A quick roundup of powerful voices tells the tale:

Bank of America

CEO Brian Moynihan made clear not only that ESG is for the long-term, but that the somewhat painful search for standardized reporting will continue to its fruition.

With universal standards and rules, noted Moynihan, “frankly, an investment manager, a consumer, society, others can sit there and say, here’s a line that is acceptable and you’re either above it or below it.”

“If you’re below it we shouldn’t do business with you, and if you’re above it, tell us how you’re making progress along these important things…Which, at the end of the day, will align capitalism with what society wants from it and get us going faster.”


CEO and Chairman Larry Fink has stood at the epicenter of ESG and is largely responsible for its introduction into the mainstream. He saw significant pushback in 2022, facing claims that ESG is bad for investors, bad for companies, and even bad for the climate. At Davos, Fink made clear that the ESG flows speak for themselves.

BlackRock lost $4 billion in assets under management as a result — but took in $230 billion over the course of 2022 from U.S. clients.

Fink emphasized the global recognition that, simply put, ESG matters. “If [U.S. companies] do not have a lens towards decarbonization, you’re not going to win one euro of business,” he said. And the U.S. introduction of the Inflation Reduction Act (IRA) is also a “game changer.”

New York Life

Chairman and CEO Naïm Abou-Jaoudé was not shy about the importance of ESG, penning a WEF article leading into Davos.

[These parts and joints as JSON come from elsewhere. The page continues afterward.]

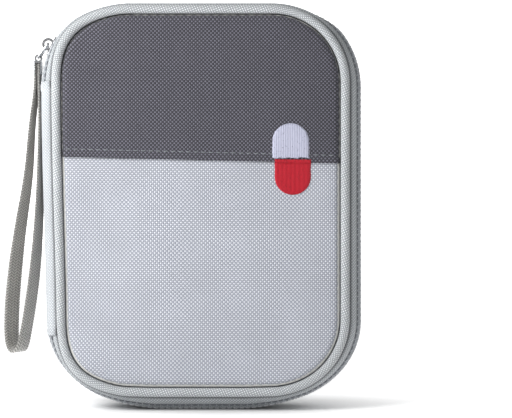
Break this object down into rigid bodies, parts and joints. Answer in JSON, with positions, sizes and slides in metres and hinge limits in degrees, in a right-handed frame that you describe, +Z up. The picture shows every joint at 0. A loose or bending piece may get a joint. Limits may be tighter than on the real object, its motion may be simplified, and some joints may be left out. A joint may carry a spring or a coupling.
{
  "type": "travel pill organizer",
  "caption": "Soft zip-around travel case for pills that opens like a book, with pockets and elastic loops inside and a wrist strap on the zip",
  "frame": {"origin": "under the middle of the case, on the surface that it stands on, in the plane of the zip", "axes": "+Z up; the front face looks along -Y; +X to the right, away from the spine"},
  "size_m": [0.1388, 0.036, 0.161],
  "materials": {
    "light_oxford": "coarse woven light grey polyester oxford",
    "dark_oxford": "coarse woven dark grey polyester oxford",
    "white_thread": "white satin-stitched embroidery thread",
    "red_thread": "red fill-stitched embroidery thread",
    "grey_piping": "light grey twill binding over a cord",
    "foam": "closed-cell foam board",
    "filler_cord": "solid polyethylene piping cord",
    "lining": "smooth woven grey lining",
    "zip_tape": "woven polyester zip tape",
    "nylon_coil": "moulded nylon coil",
    "nickel": "polished nickel-plated zinc alloy",
    "webbing": "herringbone polyester webbing",
    "mesh": "knitted polyester mesh",
    "elastic": "ribbed woven elastic"
  },
  "bodies": {
    "back_shell": {"back_panel": "light_oxford", "back_foam_board": "foam", "back_lining": "lining", "back_piping": "grey_piping", "back_piping_cord": "filler_cord", "back_gusset": "light_oxford", "back_zip_tape": "zip_tape", "back_zip_coil": "nylon_coil", "back_seam_binding": "lining", "spine_panel": "light_oxford", "spine_lining": "lining", "slip_pocket": "lining", "slip_pocket_hem": "elastic", "elastic_loops": "elastic"},
    "front_cover": {"front_panel": "light_oxford", "front_foam_board": "foam", "front_lining": "lining", "front_piping": "grey_piping", "front_piping_cord": "filler_cord", "front_gusset": "light_oxford", "front_zip_tape": "zip_tape", "front_zip_coil": "nylon_coil", "front_seam_binding": "lining", "upper_overlay": "dark_oxford", "capsule_upper_half": "white_thread", "capsule_lower_half": "red_thread", "mesh_pocket": "mesh", "mesh_pocket_hem": "elastic"},
    "zip_slider": {"slider_body": "nickel"},
    "pull": {"pull_link": "nickel"},
    "strap": {"strap_clasp": "nickel", "wrist_strap": "webbing"}
  },
  "joints": [
    {"name": "cover_opening", "type": "hinge", "parent": "back_shell", "child": "front_cover", "pos_m": [-0.067, 0, 0.0805], "axis": [0, 0, -1], "range_deg": [0, 180], "deforming": ["spine_panel", "spine_lining", "back_zip_tape", "back_zip_coil"]},
    {"name": "slider_run", "type": "hinge", "parent": "front_cover", "child": "zip_slider", "pos_m": [-0.0275, 0, 0.126], "axis": [0, 1, 0], "range_deg": [0, 62], "deforming": ["front_zip_coil"]},
    {"name": "pull_swing", "type": "hinge", "parent": "zip_slider", "child": "pull", "pos_m": [-0.06096, 0, 0.14379], "axis": [0, 1, 0], "range_deg": [0, 150]},
    {"name": "strap_swing", "type": "hinge", "parent": "pull", "child": "strap", "pos_m": [-0.06486, 0, 0.13847], "axis": [0, 1, 0], "range_deg": [0, 90], "deforming": ["wrist_strap"]}
  ]
}
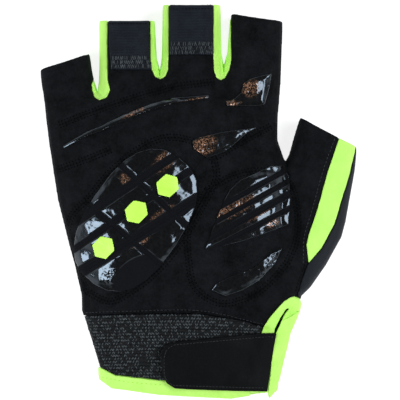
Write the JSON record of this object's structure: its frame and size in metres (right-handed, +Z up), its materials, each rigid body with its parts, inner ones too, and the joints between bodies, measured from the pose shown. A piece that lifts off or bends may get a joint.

“For most business leaders,” he wrote, “ESG has become a top priority. This is not because of a deep-rooted ethical or moral stance as some critics of ESG like to claim, although this should always be an important consideration.

“Rather, it is because ESG risks are now one of the largest threats facing businesses, and they could have a significant impact on their long-term performance and profitability, including their ability to raise new capital.”


The fascinating twist is that through history, the prevailing wisdom is always “follow the money.” Well, the money is flowing into ESG, primarily because corporations and investors must keep pace with obvious changes in the way the world works. In other words, as we noted a few weeks back: the ESG train has already left the station.

We’ve also learned throughout history that change is never easy. It requires letting go of the norms that previously defined success. If the stands taken by the world’s largest money managers are any indication, it seems like the grip is loosening in 2023.